(Data extract)
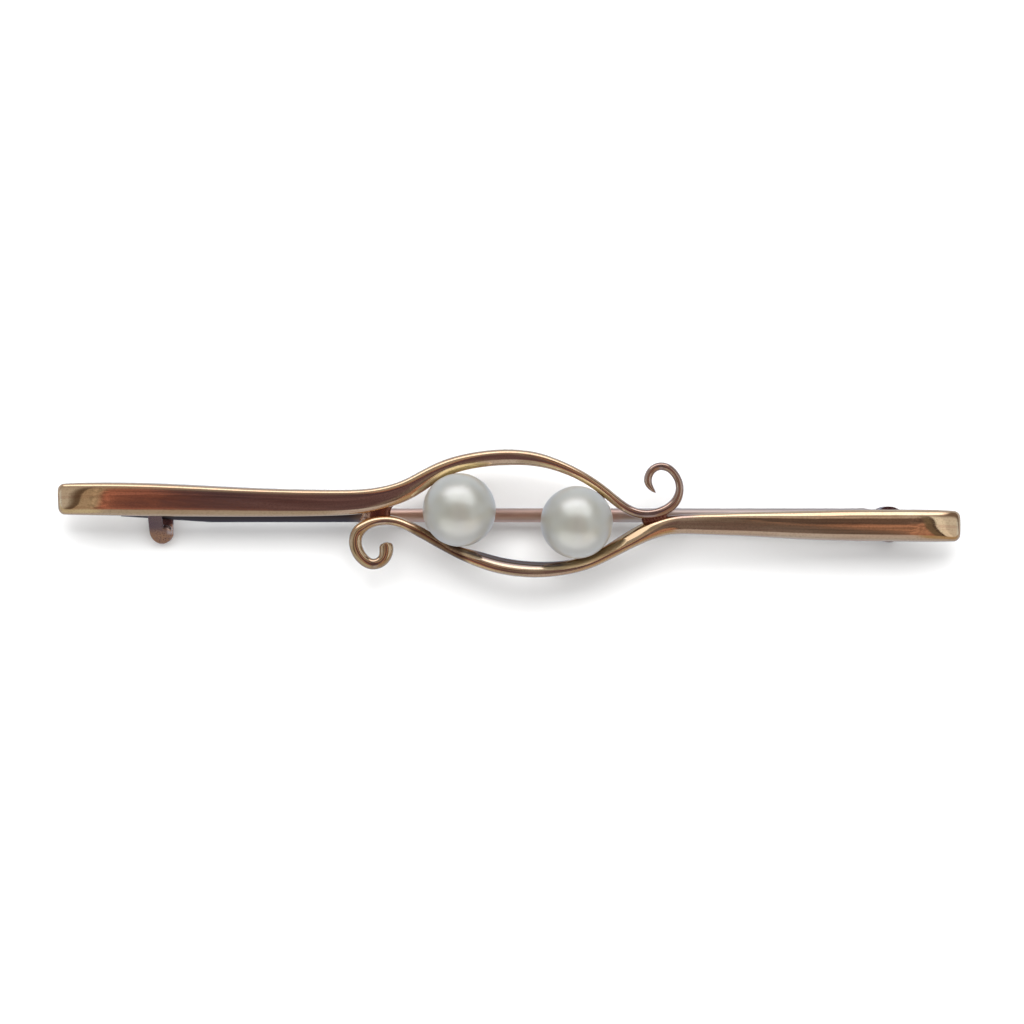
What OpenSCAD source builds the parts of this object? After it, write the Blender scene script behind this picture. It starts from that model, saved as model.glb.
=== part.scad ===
// Bar brooch with two pearls, lying face up. Millimetres, +X along the bar, +Z out of its face.
// The origin is under the middle of the brooch, on the surface that its catch and joint rest on.

/* [Strips] */
// Height of the strips' polished face above the surface
strip_top = 3.8; // [3.7:0.1:4.2]
// Thickness of a strip of no width; it grows with the width
strip_thin = 0.35; // [0.3:0.05:0.45]
// Growth of the thickness with the width
strip_thicken = 0.45; // [0.35:0.01:0.45]
// Length over which the bars' outer ends roll down
end_roll = 1.6; // [1.2:0.1:2.0]
// Corner radius of the bars' outer ends, seen from above
end_corner = 0.4; // [0.2:0.05:0.5]

/* [Pearls] */
// Diameter of the left pearl
left_pearl_d = 4.88; // [4.7:0.02:4.9]
// Diameter of the right pearl
right_pearl_d = 4.82; // [4.7:0.02:4.9]
// Wall of the shallow cups under the pearls
cup_wall = 0.3; // [0.25:0.05:0.35]
// Radius of the pegs that hold the pearls
peg_r = 0.33; // [0.25:0.01:0.4]

/* [Pin] */
// Radius of the pin stem
pin_r = 0.47; // [0.4:0.01:0.48]
// Height of the pin's axis above the surface
pin_z = 1.35; // [1.3:0.01:1.4]
// Tilt of the rivet, so that the pin swings out of the hook's open side
rivet_tilt = 40; // [39:1:42]
// Distance from the rivet to the point
pin_length = 51.4; // [50.8:0.1:52]
// Length of the tapered point
point_length = 6; // [5.5:0.1:6.5]
// Radius of the flattened eye that turns on the rivet
eye_r = 0.6; // [0.55:0.01:0.62]
// Thickness of the flattened eye
eye_thick = 0.5; // [0.4:0.01:0.52]
// Radius of the rivet
rivet_r = 0.22; // [0.18:0.01:0.24]

/* [Catch] */
// Thickness of the hook's sheet
hook_sheet = 0.42; // [0.36:0.01:0.44]
// Width of the hook along the bar
hook_w = 1.5; // [1.3:0.02:1.6]

/* [Hidden] */
gold = [0.80, 0.61, 0.40];
rose_gold = [0.74, 0.55, 0.42];
pearl_white = [0.86, 0.87, 0.84];
$fn = 48;

// Upper strip, a row for each section from the left bar's end to the tip of the right scroll
// [x, y, width]
upper_sections = [
    [-30.06, 1.01, 2.02], [-28.47, 1.04, 2.15], [-23.83, 1.00, 2.21], [-17.19, 0.81, 1.90],
    [-12.54, 0.78, 1.75], [-9.89, 0.90, 1.56], [-8.23, 1.17, 1.46], [-6.90, 1.61, 1.36],
    [-5.77, 2.24, 1.26], [-4.58, 2.92, 1.13], [-3.25, 3.40, 1.06], [-1.59, 3.70, 1.06],
    [0.07, 3.80, 1.05], [1.73, 3.68, 0.93], [3.25, 3.25, 0.76], [4.71, 2.61, 0.66],
    [6.04, 1.77, 0.64], [7.23, 0.80, 0.64], [8.16, 0.21, 0.64], [9.16, 0.02, 0.62],
    [10.22, 0.22, 0.66], [11.05, 0.83, 0.63], [11.35, 1.76, 0.52], [11.08, 2.59, 0.50],
    [10.49, 3.14, 0.52], [9.76, 3.14, 0.53], [9.29, 2.62, 0.53], [9.29, 1.99, 0.49],
    [9.72, 1.46, 0.13]
];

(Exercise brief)
Reproduce each line holding the word "that".

(Problem solution)
What OpenSCAD source builds the parts of this object? After it, write the Blender scene script behind this picture. It starts from that model, saved as model.glb.
// The origin is under the middle of the brooch, on the surface that its catch and joint rest on.
// Radius of the pegs that hold the pearls
// Tilt of the rivet, so that the pin swings out of the hook's open side
// Radius of the flattened eye that turns on the rivet